INSTRUCTIONS TO FOLLOW:
Among the entries below, one stretch runs from the line that contains "What three.js and" through the line that contains "const trayTurnDegrees = 16;". Repeat that stretch exactly, ends included, and only that.

GIVEN DATA:
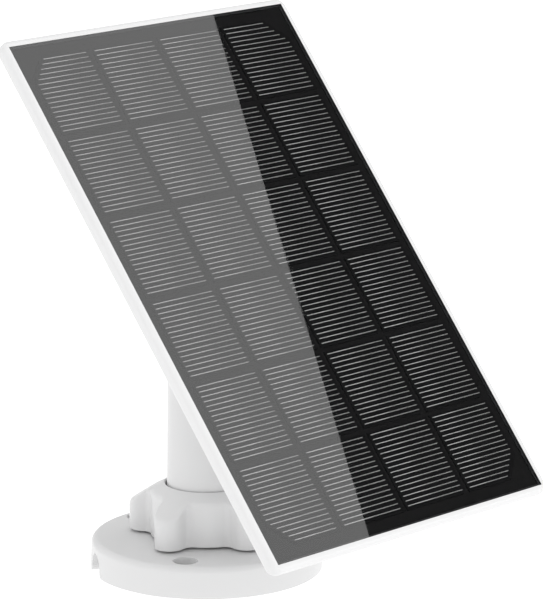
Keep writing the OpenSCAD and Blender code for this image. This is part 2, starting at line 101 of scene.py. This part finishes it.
class Nodes:
    """A short way to build a material's nodes."""

    def __init__(self, name):
        self.material = bpy.data.materials.new(name)
        self.material.use_nodes = True
        self.tree = self.material.node_tree
        self.tree.nodes.clear()
        self.output = self.tree.nodes.new("ShaderNodeOutputMaterial")
        self.place = self.add("ShaderNodeTexCoord").outputs["Object"]

    def add(self, kind, **inputs):
        node = self.tree.nodes.new(kind)
        for name, value in inputs.items():
            self.put(node.inputs[name.replace("_", " ")], value)
        return node

    def put(self, socket, value):
        if isinstance(value, bpy.types.NodeSocket):
            self.tree.links.new(value, socket)
        else:
            socket.default_value = value

    def noise(self, scale, detail=2.0, roughness=0.5):
        node = self.add("ShaderNodeTexNoise", Vector=self.place, Scale=scale, Detail=detail)
        node.inputs["Roughness"].default_value = roughness
        return node.outputs["Fac"]

    def ramp(self, fac, low, high):
        """Maps fac from 0..1 to low..high, which are numbers or colours."""
        if isinstance(low, (int, float)):
            node = self.add("ShaderNodeMapRange", Value=fac)
            node.inputs["To Min"].default_value = low
            node.inputs["To Max"].default_value = high
            return node.outputs["Result"]
        node = self.add("ShaderNodeMix")
        node.data_type = "RGBA"
        self.put(node.inputs["Factor"], fac)
        self.put(node.inputs["A"], (*low, 1))
        self.put(node.inputs["B"], (*high, 1))
        return node.outputs["Result"]

    def math(self, operation, a, b=0.0):
        node = self.add("ShaderNodeMath")
        node.operation = operation
        self.put(node.inputs[0], a)
        self.put(node.inputs[1], b)
        return node.outputs[0]

    def bump(self, height, distance, strength=1.0):
        node = self.add("ShaderNodeBump", Height=height)
        node.inputs["Distance"].default_value = distance
        node.inputs["Strength"].default_value = strength
        return node.outputs["Normal"]

    def finish(self, shader):
        self.tree.links.new(shader.outputs[0], self.output.inputs["Surface"])
        return self.material


def moulded_plastic(name, colour, roughness, grain_mm=0.35, grain_depth_mm=0.012, mottling=0.02):
    """Injection-moulded plastic: fine spark-eroded grain, faint mottling and slightly uneven gloss."""
    n = Nodes(name)
    patches = n.noise(60, 3)
    dark = tuple(c * (1 - mottling) for c in colour)
    base = n.ramp(patches, dark, colour)
    grain = n.noise(1 / (grain_mm * MM), 2, 0.6)
    shine = n.math("ADD", n.ramp(n.noise(220, 3), -0.05, 0.05), roughness)
    shader = n.add("ShaderNodeBsdfPrincipled", Base_Color=base, Roughness=shine)
    shader.inputs["IOR"].default_value = 1.48
    n.put(shader.inputs["Normal"], n.bump(grain, grain_depth_mm * MM))
    return n.finish(shader)


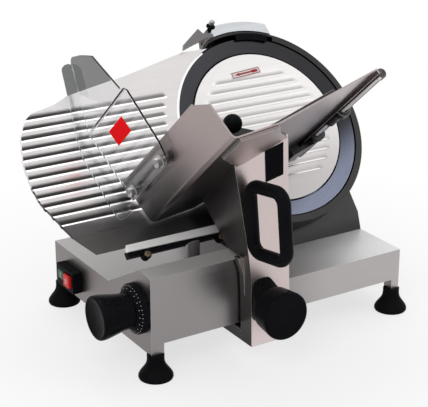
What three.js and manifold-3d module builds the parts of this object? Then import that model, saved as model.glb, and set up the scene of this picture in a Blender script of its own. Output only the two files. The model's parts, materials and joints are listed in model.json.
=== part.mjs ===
import * as THREE from 'three';
import { mergeVertices } from 'three/addons/utils/BufferGeometryUtils.js';
import Module from 'manifold-3d';

const wasm = await Module();
wasm.setup();

// Gravity-feed meat slicer with a 275 mm blade. Millimetres, +Z up.
// +X runs to the right along the carriage's travel, and +Y away from the user.
// Sizes are taken from the corner where the front and left faces of the base meet its lower rim.

// Fits that every piece shares
const fit = { gap: 0.3, overrun: 6 };

// The food-side grooves of the blade cover and the gauge plate fall gently and rise steeply below
const groove = { depth: 1.1, above: 9.5, below: 2.5 };

// The cutting plane leans back from upright, and the tray is turned in it so that food slides to the left
const leanDegrees = 40.8;
const trayTurnDegrees = 16;

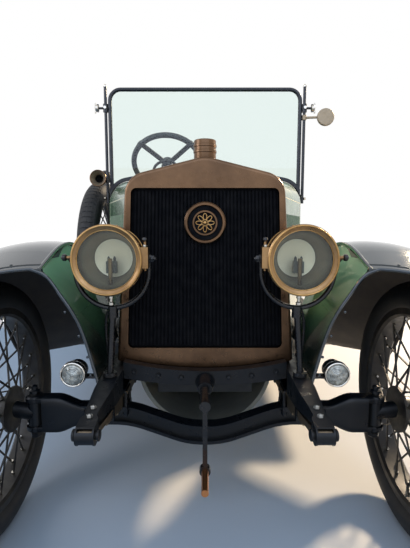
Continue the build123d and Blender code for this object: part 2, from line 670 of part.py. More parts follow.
def radiator_core():
    """The core that fills the shell's opening, with its upright tubes proud of the fin stack."""
    y0 = RADIATOR_FRONT_Y + CORE_SETBACK
    y1 = RADIATOR_FRONT_Y + RADIATOR_DEPTH - 4.0
    gap = FIT_GAP
    outline = Polyline(
        [
            (-CORE_HALF_BOTTOM + gap, CORE_BOTTOM_Z + gap),
            (-CORE_HALF_TOP + gap, CORE_TOP_Z - gap),
            (CORE_HALF_TOP - gap, CORE_TOP_Z - gap),
            (CORE_HALF_BOTTOM - gap, CORE_BOTTOM_Z + gap),
        ],
        close=True,
    )
    face = fillet(make_face(outline).vertices(), CORE_CORNER_R)
    slab = extrude(across_plane(y1) * face, amount=y1 - y0 - CORE_TUBE_PROUD)
    pitch = 2 * (CORE_HALF_TOP - 6) / CORE_TUBES
    tubes = []
    for i in range(CORE_TUBES):
        share = (i + 0.5) / CORE_TUBES * 2 - 1
        x_top = share * (CORE_HALF_TOP - 6)
        x_low = share * (CORE_HALF_BOTTOM - 6)
        w = CORE_TUBE_WIDTH / 2
        strip = make_face(
            Polyline(
                [
                    (x_low - w, CORE_BOTTOM_Z + 6),
                    (x_top - w, CORE_TOP_Z - 6),
                    (x_top + w, CORE_TOP_Z - 6),
                    (x_low + w, CORE_BOTTOM_Z + 6),
                ],
                close=True,
            )
        )
        tubes.append(extrude(across_plane(y0 + CORE_TUBE_PROUD + 1) * strip, amount=CORE_TUBE_PROUD + 1))
    return slab.fuse(*tubes)


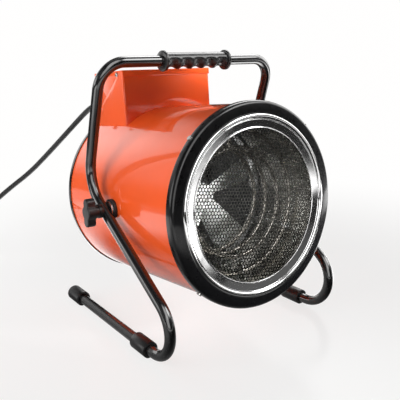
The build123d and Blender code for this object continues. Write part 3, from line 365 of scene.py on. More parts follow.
def wire(bm: BMesh, points: Iterable[Sequence[float]]) -> list[bmesh.types.BMVert]:
    """Draw a chain of edges through points and return its vertices."""
    verts = [bm.verts.new(p) for p in points]
    for a, b in zip(verts, verts[1:]):
        bm.edges.new((a, b))
    return verts


def spin_round(bm: BMesh, axis: Point, steps: int) -> None:
    """Spin all that is drawn so far once round.

    Args:
        bm: What is drawn.
        axis: Direction of the axis, through the origin.
        steps: Faces round it.
    """
    bmesh.ops.spin(bm, geom=bm.edges[:] + bm.verts[:], cent=(0.0, 0.0, 0.0), axis=axis,
                   dvec=(0.0, 0.0, 0.0), angle=math.tau, steps=steps, use_merge=True)
    bmesh.ops.remove_doubles(bm, verts=bm.verts, dist=1e-6)


def sheet_metal(bm: BMesh, thickness: float) -> None:
    """Give an open skin the wall of a sheet, with its normals made even first."""
    bmesh.ops.recalc_face_normals(bm, faces=bm.faces)
    bmesh.ops.solidify(bm, geom=bm.faces[:], thickness=thickness)


def soften(bm: BMesh, width: float) -> None:
    """Bevel every edge where the surface turns by much.

    Args:
        bm: The shape.
        width: Width of the bevel.
    """
    least = math.radians(40.0)
    edges = [e for e in bm.edges if len(e.link_faces) == 2 and e.calc_face_angle(0.0) > least]
    bmesh.ops.bevel(bm, geom=edges, offset=width, offset_type="OFFSET", segments=2,
                    profile=0.5, affect="EDGES", clamp_overlap=True, material=-1)


class TubeWalk:
    """Draws a round tube by walking along its line, straight or round an arc.

    Attributes:
        bm: The tube's mesh.
        here: Where the tube ends so far.
        heading: The way that it leaves there.
        loop: The edges round that end.
    """

    def __init__(self, start: Sequence[float], heading: Sequence[float], radius: float,
                 sides: int = 20) -> None:
        """Start a tube with its end face.

        Args:
            start: Middle of that face.
            heading: The way that the tube leaves.
            radius: Radius of the tube.
            sides: Sides of its section.
        """
        self.bm = bmesh.new()
        self.here = Vector(start)
        self.heading = Vector(heading).normalized()
        turn = self.heading.to_track_quat("Z", "X").to_matrix().to_4x4()
        made = bmesh.ops.create_circle(self.bm, cap_ends=True, cap_tris=False, segments=sides,
                                       radius=radius, matrix=Matrix.Translation(self.here) @ turn)
        self.loop = edges_of(made["verts"])

    def line_to(self, point: Sequence[float]) -> None:
        """Run straight on.

        Args:
            point: Where the straight ends.
        """
        step = Vector(point) - self.here
        made = bmesh.ops.extrude_edge_only(self.bm, edges=self.loop)
        verts = only(bmesh.types.BMVert, made["geom"])
        bmesh.ops.translate(self.bm, verts=verts, vec=step)
        edges = only(bmesh.types.BMEdge, made["geom"])
        self.loop = [edge for edge in edges if all(v in verts for v in edge.verts)]
        self.here = Vector(point)

    def arc_to(self, point: Sequence[float], per_turn: int = 64) -> None:
        """Bend round to a point on the arc that leaves along the heading.

        Args:
            point: Where the arc ends.
            per_turn: Steps in a whole turn.
        """
        target = Vector(point)
        chord = target - self.here
        along = chord.dot(self.heading)
        side = chord - self.heading * along
        reach = side.length
        side.normalize()
        radius = chord.length_squared / (2.0 * reach)
        axis = self.heading.cross(side)
        angle = 2.0 * math.atan2(reach, along)
        steps = max(2, round(per_turn * angle / math.tau))
        verts = list({v for e in self.loop for v in e.verts})
        made = bmesh.ops.spin(self.bm, geom=self.loop + verts, cent=self.here + side * radius,
                              axis=axis, dvec=(0.0, 0.0, 0.0), angle=angle, steps=steps)
        self.loop = only(bmesh.types.BMEdge, made["geom_last"])
        self.heading = Matrix.Rotation(angle, 3, axis) @ self.heading
        self.here = target

    def corners(self, points: Sequence[Vector], radii: Sequence[float]) -> None:
        """Walk a chain of corners, each rounded by its radius, to the last point.

        Args:
            points: The corners and, last, the end.
            radii: One radius for each corner.
        """
        for corner, beyond, radius in zip(points, points[1:], radii):
            into = (corner - self.here).normalized()
            out = (beyond - corner).normalized()
            cut = radius * math.tan(into.angle(out) / 2.0)
            self.line_to(corner - into * cut)
            self.heading = into
            self.arc_to(corner + out * cut)
        self.line_to(points[-1])

    def cap(self) -> BMesh:
        """Close the far end and return the finished mesh."""
        bmesh.ops.holes_fill(self.bm, edges=self.loop, sides=0)
        bmesh.ops.remove_doubles(self.bm, verts=self.bm.verts, dist=1e-6)
        return self.bm


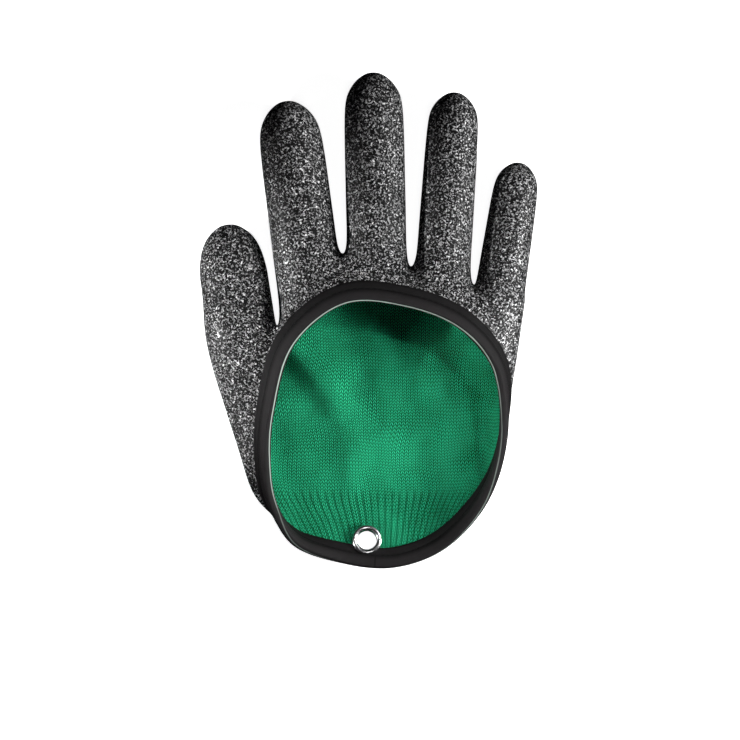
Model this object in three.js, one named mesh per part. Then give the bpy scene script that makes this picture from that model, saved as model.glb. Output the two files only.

TASK RESPONSE:
What three.js and manifold-3d module builds the parts of this object? Then import that model, saved as model.glb, and set up the scene of this picture in a Blender script of its own. Output only the two files. The model's parts, materials and joints are listed in model.json.
=== part.mjs ===
import * as THREE from 'three';
import { mergeVertices } from 'three/addons/utils/BufferGeometryUtils.js';
import Module from 'manifold-3d';

const wasm = await Module();
wasm.setup();

// Gravity-feed meat slicer with a 275 mm blade. Millimetres, +Z up.
// +X runs to the right along the carriage's travel, and +Y away from the user.
// Sizes are taken from the corner where the front and left faces of the base meet its lower rim.

// Fits that every piece shares
const fit = { gap: 0.3, overrun: 6 };

// The food-side grooves of the blade cover and the gauge plate fall gently and rise steeply below
const groove = { depth: 1.1, above: 9.5, below: 2.5 };

// The cutting plane leans back from upright, and the tray is turned in it so that food slides to the left
const leanDegrees = 40.8;
const trayTurnDegrees = 16;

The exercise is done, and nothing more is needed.